Ontario's law provides for effective monitoring of the offenders by requiring them to register with police within 15 days of a change of address or within 15 days of coming to or leaving Ontario. The offender must provide the police with his name, address, date of birth and other information deemed necessary by the police, not bureaucrats, not politicians, not posturers, that will best suit the safety of citizens in their communities.

If an offender does not comply, Ontario's legislation mandates a first time penalty of $25,000 or a year in jail and for more than one offence, $25,000 and two years in jail. This is a common sense approach to crime prevention. It provides for safer streets and a sense of security in neighbourhoods like Port Moody for victims of sex offences like one of my constituents, Abby Drover.

In conclusion, a national sex offender registry is long overdue. Safe communities should be a national priority as is the case in the United States, our largest trading partner, and in the United Kingdom. Police deserve every reasonable tool available to protect the innocent from the evil and the depraved.

I urge my colleagues in the House, especially the government members, to think of innocent victims of sexual abuse, rape, torture and torment when they consider supporting the Canadian Alliance motion to establish a meaningful and effective national sex offender registry tonight.

Let us join with other provinces and nations, the real leaders of the world, in taking a solid step forward for a safer future for all Canadians in their communities. Safer families and safer children is the way to go.

Heating Fuel Rebate February 27th, 2001

Mr. Speaker, Canadians deserve a better answer than that. In British Columbia the government is crediting home heating rebates but not handing out flawed cheques like this finance minister. There are better ways to do this. The finance minister is ignoring the truth.

The inefficiency in this is astonishing. The cheque sent to me is dated January 31, 2001, more than two months after I was elected to the House of Commons. This kind of inefficiency drives Canadians insane because it is totally unjust.

Will the finance minister commit today to creating a better system that gives the appropriate money to the appropriate Canadians who truly deserve it?

Heating Fuel Rebate February 27th, 2001

Mr. Speaker, when the finance minister was asked why students, renters, prisoners and even the deceased received heating fuel rebates he told the House “The purpose of the program was to help the needy with a cheque of $125”.

In the last election the NDP leader told Canadians that people earning more than $60,000 a year were rich. As an MP, I earn more than $60,000. To my great surprise, this weekend when I went back to my constituency a cheque from the finance minister was sitting in my mailbox for the home heating fuel rebate.

Will the finance minister admit to the House that his program of handing out cash is fatally flawed and wrong?

Supply February 20th, 2001

Mr.
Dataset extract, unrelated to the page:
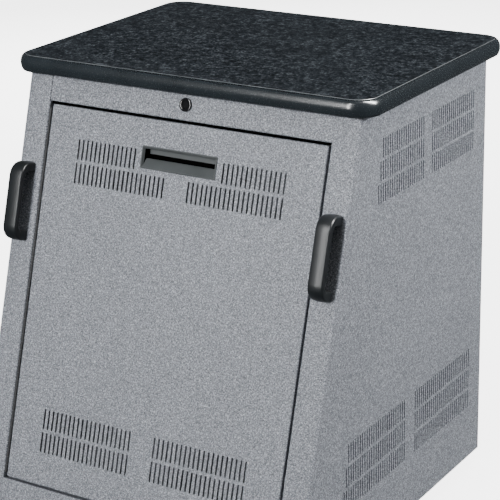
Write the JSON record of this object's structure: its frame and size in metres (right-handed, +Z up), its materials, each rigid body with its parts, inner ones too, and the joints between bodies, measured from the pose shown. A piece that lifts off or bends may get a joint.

Speaker, I rise on a point of order. I believe the member for Waterloo—Wellington is steering dramatically far from the issue at hand, which is proportional representation. He is talking about all sorts of issues that have absolutely nothing to do with the motion at hand. Frankly I think it is not showing the due respect that the motion deserves.

Supply February 20th, 2001

Mr. Speaker, that was a truly, legitimate, well thought out and excellent speech as compared to some of the other speeches we heard today. She spoke clearly and honestly. I appreciate that very much and so will Canadians who will be reading this and perhaps viewing this today.

She said the magic word quotas at a certain point in her speech. I am just curious as to why. Having an all-party parliamentary committee looking at some aspects of electoral reform, is it possibly a bridge to the kind of reforms that she is looking at about opening up a system to have more access for women as she described? There is no reason why that could not be included in this exact motion, or that this motion could not be an avenue to precisely that kind of reform that she is concerned about. That could be contained entirely within this motion as well. The fact that she speaks against the motion is unfortunate.

I also notice that, just like some of the previous speakers, she took the issue of proportional representation and grossly oversimplified it. She analysed the issue of proportional representation in the macro level quite well, then tried to apply it vis-a-vis concerns about having more women candidates and a more proportional voice in the House for women. That is fair enough. However, the oversimplification of proportional representation being just this sort of big balloon that she pops from the one angle of having more women in this place does not do this debate justice. It does not do the issue of proportional representation justice.

There are all sorts of models of proportional representation out there. I personally do not happen to be a fan of proportional representation.

I have a couple of questions for the member. She spoke of the need of political parties, maybe her own, to have a quota system for candidates, that 50% of candidates should perhaps be women. Some political parties have that. For example, the NDP in British Columbia has that in its platform.

I am not sure if she thinks that candidacies for political parties should be prorated on some other physical characteristics, for example, income. Should we have candidates of different brackets of income? Some political parties and political scientists have seriously advocated that. Should we have candidates for political parties who represent a wide variety of people with disabilities? Should we have political candidates who represent or are prorated on a wide variety of ages? Different people have advocated that.

If she is willing to bend on this one principle that we ditch equality and prorated candidates based on physical characteristics when it comes to gender, is she willing or interested in doing the same thing with some other characteristics that people have and people are concerned about?

I come to this Chamber having replaced a Liberal member of parliament. Prior to that member of parliament, there was a female candidate who represented my constituency of Port Moody—Coquitlam—Port Coquitlam. Her name is Sharon Hayes. She represented my constituency very well. She is a woman of honour and class.

I asked her what was her greatest frustration as a member of parliament. She said it was her inability to stand up and say what was of concern to her constituents, to have tangible legislative powers at the committee level, to have tangible powers in the House of Commons and to have real reform possibilities in this place. She said those powers are not there because the government, and it is a long entrenched history, does not allow people to stand up for what they believe and that affects everybody, men and women.

Could the member please address the issue of quotas and other aspects? Could she please address the issue of allowing this place to allow more members to have more power and how that affects women?